Reproduce exactly the lines from the top of the records below through the line holding "wire's centreline, sized".

──────

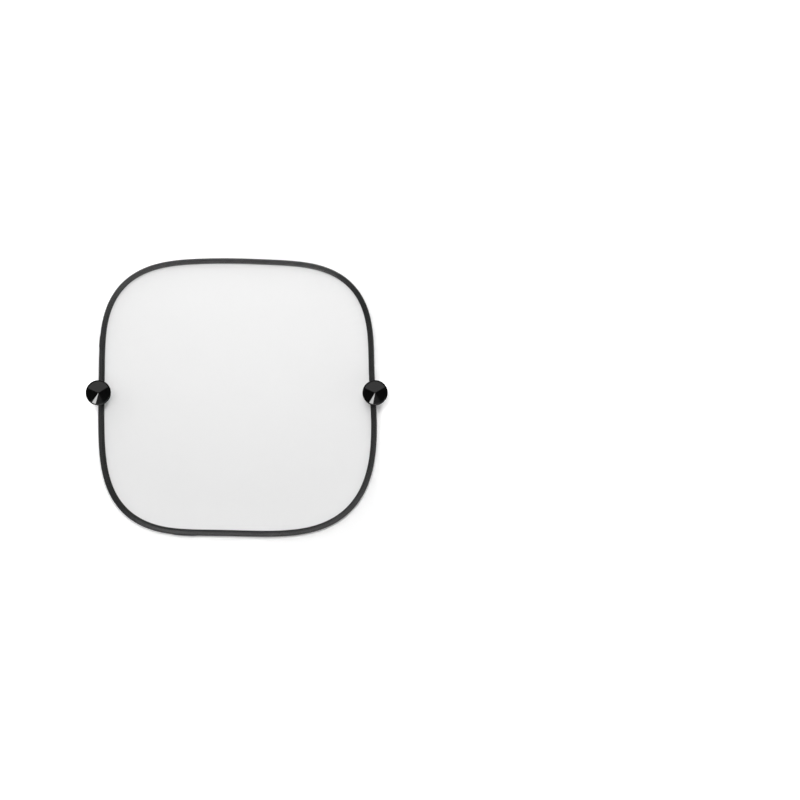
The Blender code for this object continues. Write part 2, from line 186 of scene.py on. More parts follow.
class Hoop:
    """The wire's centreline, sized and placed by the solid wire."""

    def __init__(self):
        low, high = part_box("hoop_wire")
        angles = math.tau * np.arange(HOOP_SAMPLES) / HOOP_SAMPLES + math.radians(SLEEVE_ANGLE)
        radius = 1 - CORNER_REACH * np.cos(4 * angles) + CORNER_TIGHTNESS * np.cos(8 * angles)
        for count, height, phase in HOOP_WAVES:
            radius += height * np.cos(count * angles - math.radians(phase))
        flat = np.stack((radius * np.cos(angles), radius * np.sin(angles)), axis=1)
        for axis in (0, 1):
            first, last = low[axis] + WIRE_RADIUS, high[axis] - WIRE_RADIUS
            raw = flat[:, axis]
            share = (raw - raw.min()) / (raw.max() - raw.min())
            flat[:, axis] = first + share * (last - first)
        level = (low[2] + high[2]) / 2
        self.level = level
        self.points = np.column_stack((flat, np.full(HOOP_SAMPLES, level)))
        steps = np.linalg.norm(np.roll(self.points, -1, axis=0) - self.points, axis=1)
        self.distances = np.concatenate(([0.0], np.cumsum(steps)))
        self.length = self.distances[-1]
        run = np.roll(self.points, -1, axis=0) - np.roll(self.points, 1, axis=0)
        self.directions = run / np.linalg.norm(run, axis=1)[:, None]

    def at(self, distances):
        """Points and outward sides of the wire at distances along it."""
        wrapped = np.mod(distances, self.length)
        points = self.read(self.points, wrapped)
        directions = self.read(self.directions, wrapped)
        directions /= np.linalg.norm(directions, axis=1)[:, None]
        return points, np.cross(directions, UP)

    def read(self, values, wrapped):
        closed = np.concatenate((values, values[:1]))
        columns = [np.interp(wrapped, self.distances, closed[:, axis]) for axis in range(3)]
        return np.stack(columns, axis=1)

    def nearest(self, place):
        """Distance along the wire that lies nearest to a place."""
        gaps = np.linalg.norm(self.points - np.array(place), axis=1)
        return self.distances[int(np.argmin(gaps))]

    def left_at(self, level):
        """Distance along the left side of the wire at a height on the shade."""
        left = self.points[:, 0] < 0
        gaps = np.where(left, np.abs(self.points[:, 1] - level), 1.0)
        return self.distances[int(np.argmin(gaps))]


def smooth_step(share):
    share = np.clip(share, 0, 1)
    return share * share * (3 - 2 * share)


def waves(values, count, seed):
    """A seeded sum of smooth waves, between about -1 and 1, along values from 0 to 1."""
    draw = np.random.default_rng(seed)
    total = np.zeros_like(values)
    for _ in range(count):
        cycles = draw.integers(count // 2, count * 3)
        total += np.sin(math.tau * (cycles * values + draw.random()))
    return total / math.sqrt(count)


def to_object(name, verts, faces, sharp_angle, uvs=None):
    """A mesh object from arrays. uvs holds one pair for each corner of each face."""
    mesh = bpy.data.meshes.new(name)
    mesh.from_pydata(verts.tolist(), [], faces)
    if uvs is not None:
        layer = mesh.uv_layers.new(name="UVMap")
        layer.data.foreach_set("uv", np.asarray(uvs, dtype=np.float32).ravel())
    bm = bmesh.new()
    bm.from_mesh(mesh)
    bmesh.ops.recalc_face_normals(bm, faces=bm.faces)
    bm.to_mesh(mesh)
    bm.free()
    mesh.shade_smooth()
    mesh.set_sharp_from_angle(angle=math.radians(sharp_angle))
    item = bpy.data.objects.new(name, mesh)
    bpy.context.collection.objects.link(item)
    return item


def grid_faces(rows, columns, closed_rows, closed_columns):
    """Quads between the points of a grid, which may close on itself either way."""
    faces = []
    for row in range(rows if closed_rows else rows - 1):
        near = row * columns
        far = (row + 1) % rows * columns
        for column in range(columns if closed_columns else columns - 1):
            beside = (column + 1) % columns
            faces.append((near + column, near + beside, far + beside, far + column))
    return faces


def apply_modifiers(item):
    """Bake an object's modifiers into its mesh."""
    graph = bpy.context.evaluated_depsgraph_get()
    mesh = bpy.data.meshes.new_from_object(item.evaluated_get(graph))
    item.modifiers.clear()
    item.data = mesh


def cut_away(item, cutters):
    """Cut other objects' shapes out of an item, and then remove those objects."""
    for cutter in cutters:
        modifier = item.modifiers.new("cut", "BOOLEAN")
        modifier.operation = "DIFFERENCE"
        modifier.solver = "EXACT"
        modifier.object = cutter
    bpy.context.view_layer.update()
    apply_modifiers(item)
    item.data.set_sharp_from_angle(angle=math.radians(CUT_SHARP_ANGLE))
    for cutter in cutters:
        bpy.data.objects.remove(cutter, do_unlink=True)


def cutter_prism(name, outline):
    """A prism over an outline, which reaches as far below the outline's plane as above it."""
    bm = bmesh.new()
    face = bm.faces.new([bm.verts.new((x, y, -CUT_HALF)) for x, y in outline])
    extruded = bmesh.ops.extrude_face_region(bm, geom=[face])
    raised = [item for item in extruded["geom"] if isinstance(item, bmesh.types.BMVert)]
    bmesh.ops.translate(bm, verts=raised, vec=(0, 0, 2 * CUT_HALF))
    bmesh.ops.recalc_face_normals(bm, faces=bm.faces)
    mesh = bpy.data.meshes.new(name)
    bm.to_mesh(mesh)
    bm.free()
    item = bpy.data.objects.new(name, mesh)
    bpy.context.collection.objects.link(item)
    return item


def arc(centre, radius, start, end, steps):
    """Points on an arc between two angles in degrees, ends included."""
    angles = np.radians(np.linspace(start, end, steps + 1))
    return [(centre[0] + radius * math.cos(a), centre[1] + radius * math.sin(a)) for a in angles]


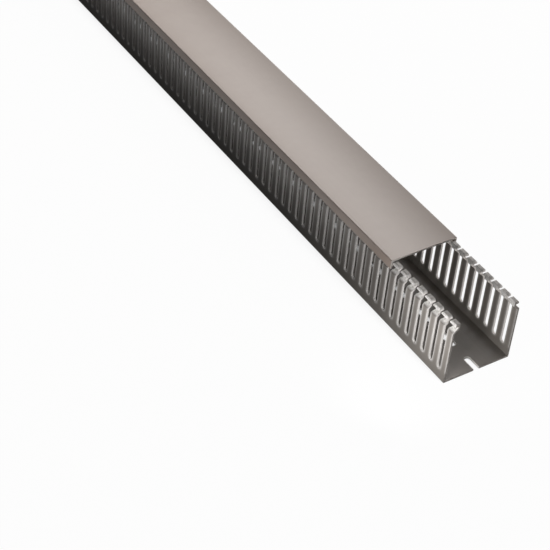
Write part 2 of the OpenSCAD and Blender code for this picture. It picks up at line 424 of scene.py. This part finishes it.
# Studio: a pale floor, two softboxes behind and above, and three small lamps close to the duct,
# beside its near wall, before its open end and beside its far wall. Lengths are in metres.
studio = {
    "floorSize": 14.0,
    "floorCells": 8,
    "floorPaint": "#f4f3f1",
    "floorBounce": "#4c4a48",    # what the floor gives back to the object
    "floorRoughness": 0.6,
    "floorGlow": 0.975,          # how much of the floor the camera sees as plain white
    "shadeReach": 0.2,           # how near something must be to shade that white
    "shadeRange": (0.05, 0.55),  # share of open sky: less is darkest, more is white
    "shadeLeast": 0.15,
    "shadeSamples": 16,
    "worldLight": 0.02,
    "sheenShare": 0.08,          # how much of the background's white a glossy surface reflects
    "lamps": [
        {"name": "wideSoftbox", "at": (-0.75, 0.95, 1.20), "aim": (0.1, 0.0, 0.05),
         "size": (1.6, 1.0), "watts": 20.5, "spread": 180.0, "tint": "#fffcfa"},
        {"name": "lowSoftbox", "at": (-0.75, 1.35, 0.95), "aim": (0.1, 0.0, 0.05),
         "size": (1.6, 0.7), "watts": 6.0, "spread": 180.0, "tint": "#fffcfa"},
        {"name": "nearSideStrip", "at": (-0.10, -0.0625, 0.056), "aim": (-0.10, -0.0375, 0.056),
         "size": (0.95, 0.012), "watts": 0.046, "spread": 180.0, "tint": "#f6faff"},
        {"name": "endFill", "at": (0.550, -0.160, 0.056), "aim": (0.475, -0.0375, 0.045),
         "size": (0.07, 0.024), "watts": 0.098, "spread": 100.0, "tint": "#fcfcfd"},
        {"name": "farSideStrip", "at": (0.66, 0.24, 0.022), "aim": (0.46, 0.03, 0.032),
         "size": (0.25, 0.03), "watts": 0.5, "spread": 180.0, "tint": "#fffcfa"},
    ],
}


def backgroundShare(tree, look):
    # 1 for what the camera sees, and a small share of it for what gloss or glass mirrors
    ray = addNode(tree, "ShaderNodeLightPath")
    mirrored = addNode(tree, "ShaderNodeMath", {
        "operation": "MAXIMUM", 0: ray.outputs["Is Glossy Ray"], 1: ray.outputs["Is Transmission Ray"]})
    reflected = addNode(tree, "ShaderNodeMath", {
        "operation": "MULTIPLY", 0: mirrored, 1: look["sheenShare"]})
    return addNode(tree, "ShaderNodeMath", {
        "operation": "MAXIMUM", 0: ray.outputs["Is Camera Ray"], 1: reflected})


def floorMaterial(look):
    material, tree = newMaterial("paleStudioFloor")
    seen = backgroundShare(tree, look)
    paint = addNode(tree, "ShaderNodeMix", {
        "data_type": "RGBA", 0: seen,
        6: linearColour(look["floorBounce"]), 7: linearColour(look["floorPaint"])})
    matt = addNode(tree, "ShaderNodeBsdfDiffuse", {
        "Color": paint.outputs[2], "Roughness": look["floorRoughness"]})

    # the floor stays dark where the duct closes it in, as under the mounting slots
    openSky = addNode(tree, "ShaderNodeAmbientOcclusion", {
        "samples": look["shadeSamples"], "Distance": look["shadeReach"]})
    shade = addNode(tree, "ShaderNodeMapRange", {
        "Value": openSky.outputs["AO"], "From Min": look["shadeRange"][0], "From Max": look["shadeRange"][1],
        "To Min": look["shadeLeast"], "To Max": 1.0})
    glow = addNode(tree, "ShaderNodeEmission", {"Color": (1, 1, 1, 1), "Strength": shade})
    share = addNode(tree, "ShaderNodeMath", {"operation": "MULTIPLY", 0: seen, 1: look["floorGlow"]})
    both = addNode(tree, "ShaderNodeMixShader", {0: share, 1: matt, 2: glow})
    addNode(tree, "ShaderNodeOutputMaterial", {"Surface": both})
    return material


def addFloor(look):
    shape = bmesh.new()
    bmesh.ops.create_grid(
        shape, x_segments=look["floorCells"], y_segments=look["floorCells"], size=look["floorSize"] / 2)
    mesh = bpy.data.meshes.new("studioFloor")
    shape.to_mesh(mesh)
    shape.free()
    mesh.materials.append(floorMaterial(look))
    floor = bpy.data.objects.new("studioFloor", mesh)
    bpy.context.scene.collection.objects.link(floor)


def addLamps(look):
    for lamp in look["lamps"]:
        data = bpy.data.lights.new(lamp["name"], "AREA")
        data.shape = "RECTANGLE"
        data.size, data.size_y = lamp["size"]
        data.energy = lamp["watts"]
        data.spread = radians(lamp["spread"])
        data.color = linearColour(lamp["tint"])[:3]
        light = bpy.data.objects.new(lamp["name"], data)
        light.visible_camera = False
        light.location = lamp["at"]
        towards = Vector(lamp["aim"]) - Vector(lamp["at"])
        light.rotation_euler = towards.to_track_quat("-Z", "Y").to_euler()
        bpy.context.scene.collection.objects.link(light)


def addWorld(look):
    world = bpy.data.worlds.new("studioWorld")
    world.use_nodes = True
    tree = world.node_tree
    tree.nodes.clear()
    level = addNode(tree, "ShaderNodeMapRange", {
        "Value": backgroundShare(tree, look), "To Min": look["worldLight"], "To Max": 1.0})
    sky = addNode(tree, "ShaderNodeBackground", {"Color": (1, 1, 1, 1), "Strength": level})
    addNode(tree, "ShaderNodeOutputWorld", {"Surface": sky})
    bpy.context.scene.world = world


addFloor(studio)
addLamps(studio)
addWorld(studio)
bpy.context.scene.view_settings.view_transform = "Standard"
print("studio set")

──────

* **Expected answer**:
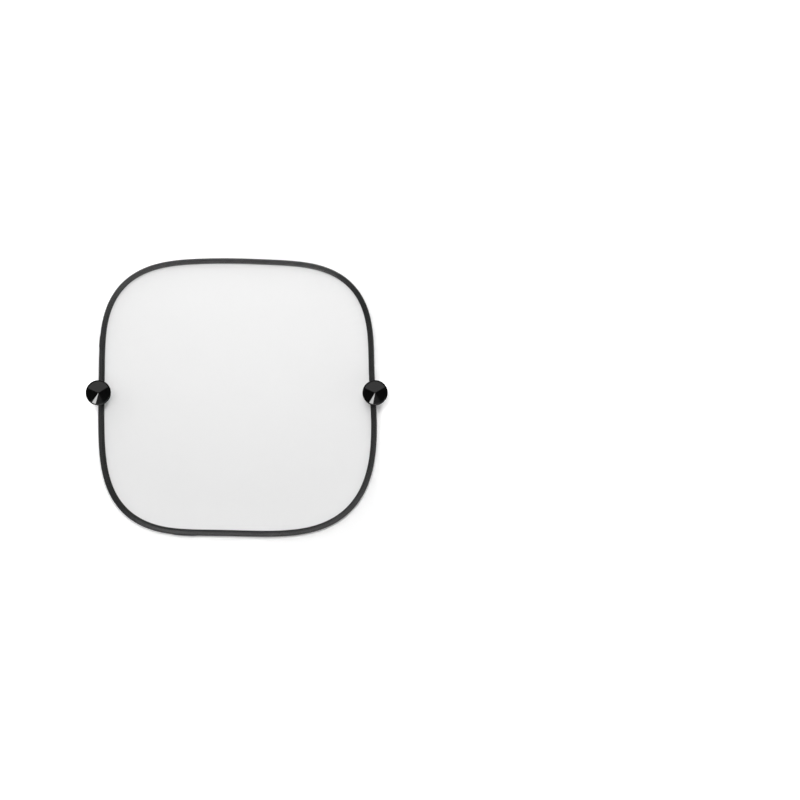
The Blender code for this object continues. Write part 2, from line 186 of scene.py on. More parts follow.
class Hoop:
    """The wire's centreline, sized and placed by the solid wire."""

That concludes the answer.